Marseille : Concours, technicité, passion… La restauration collective est en pleine mutation
GASTRONOMIE•Un concours du meilleur cuisinier de restauration collective était organisé mardi à Marseille au salon « Food in Sud » afin de valoriser l’image de la professionAdrien Max
L'essentiel
- Jérôme Sailly, chef de la restauration collective du cercle mixte de la gendarmerie d’Antibes, a remporté la qualification pour la finale du concours Gargantua.
- Le concours Gargantua honore les chefs de restauration collective pour faire briller la profession qui souffre souvent d’une image négative.
- La filière est en pleine mutation avec la multiplication des circuits courts, les problématiques autour de l’alimentation et la nouvelle loi Egalim.
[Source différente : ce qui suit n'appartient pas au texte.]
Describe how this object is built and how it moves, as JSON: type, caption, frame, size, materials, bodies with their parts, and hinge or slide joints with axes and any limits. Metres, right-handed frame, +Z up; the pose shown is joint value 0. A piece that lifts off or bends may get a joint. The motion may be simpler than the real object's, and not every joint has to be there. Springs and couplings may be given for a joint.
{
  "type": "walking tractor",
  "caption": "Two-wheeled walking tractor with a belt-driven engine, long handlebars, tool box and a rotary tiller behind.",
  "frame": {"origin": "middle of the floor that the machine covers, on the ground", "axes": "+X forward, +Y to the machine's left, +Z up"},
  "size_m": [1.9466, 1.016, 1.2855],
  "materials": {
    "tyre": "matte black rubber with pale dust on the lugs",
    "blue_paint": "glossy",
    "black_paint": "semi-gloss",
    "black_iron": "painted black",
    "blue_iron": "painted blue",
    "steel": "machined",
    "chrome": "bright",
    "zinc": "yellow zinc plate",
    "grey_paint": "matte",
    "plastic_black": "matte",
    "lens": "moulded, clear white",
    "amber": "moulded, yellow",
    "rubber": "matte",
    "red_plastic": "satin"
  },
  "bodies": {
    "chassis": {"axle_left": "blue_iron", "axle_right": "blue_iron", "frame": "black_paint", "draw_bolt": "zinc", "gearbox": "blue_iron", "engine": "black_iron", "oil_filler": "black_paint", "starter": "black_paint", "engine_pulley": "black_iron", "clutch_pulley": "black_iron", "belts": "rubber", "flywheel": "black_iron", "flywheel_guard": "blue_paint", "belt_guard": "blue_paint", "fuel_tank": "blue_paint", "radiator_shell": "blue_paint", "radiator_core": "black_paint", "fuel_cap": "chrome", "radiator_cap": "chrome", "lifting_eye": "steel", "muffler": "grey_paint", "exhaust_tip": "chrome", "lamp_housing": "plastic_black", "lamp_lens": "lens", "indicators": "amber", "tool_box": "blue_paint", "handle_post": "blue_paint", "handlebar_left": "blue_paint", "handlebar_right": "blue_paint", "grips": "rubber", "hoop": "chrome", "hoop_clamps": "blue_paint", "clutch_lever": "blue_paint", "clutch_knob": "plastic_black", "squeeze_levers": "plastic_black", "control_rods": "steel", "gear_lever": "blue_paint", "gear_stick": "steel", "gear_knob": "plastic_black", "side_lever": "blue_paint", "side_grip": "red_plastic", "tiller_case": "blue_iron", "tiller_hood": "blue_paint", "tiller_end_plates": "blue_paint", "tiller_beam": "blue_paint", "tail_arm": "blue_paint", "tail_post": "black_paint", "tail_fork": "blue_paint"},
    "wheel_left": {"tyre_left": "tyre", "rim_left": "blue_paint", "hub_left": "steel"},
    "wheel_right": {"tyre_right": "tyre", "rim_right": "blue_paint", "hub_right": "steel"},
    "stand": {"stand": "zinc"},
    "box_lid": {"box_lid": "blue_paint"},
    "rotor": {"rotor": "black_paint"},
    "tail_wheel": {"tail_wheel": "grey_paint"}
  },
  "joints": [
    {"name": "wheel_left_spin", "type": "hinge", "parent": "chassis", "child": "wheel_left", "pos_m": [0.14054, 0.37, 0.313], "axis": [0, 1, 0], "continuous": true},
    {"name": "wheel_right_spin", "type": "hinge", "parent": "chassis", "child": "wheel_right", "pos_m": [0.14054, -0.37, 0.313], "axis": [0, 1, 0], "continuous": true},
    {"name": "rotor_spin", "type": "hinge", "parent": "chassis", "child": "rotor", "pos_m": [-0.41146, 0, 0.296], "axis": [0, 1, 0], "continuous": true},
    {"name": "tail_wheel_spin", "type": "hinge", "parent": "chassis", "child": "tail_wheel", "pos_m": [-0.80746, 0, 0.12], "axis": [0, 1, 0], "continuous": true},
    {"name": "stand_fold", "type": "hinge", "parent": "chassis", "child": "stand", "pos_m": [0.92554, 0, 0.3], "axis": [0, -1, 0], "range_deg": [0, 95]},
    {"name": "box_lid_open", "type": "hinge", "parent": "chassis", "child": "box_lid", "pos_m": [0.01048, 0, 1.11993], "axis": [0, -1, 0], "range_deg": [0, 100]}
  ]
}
Une noix de quasi de veau braisée accompagnée d’un jus orangé et pour finir, une aumônière à la crème au citron, pommes et sirop d’agrumes. C’est la chance qu’ont les officiers et sous officiers du cercle mixte de la gendarmerie d’Antibes, dans les Alpes-Maritimes, de pouvoir déguster ce genre de plats au sein de leur cantine. Jérôme Sailly, chef de cette restauration collective, a remporté mardi au salon Food in Sud à Marseille les qualifications pour la finale nationale du salon Gargantua, le concours du meilleur cuisinier de collectivité en gestion directe de France, avec cette recette à 7.10 euros, 40 centimes de moins que la limite imposée.
Après avoir passé 33 ans dans la restauration dite traditionnelle dans le Pas-de-Calais, ce chef a décidé de rejoindre la gendarmerie il y a quatre ans. « Je voulais un peu me poser et élever mes enfants. Je me suis servi de mon expérience en cuisine pour rejoindre la gendarmerie et je fais aussi quelques missions de temps en temps », relate-t-il.
L’envie et la technicité
Il ne voit d’ailleurs pas énormément de différences avec son précédent poste. « L’envie est la même et j’essaye les mêmes choses à travers mes menus. La différence c’est qu’il faut sublimer un produit qui a un coût assez bas. Par exemple si j’ai un poulet congelé, je vais faire en sorte de le faire mariner. On agrémente le produit sans augmenter le coût financier », explique le chef.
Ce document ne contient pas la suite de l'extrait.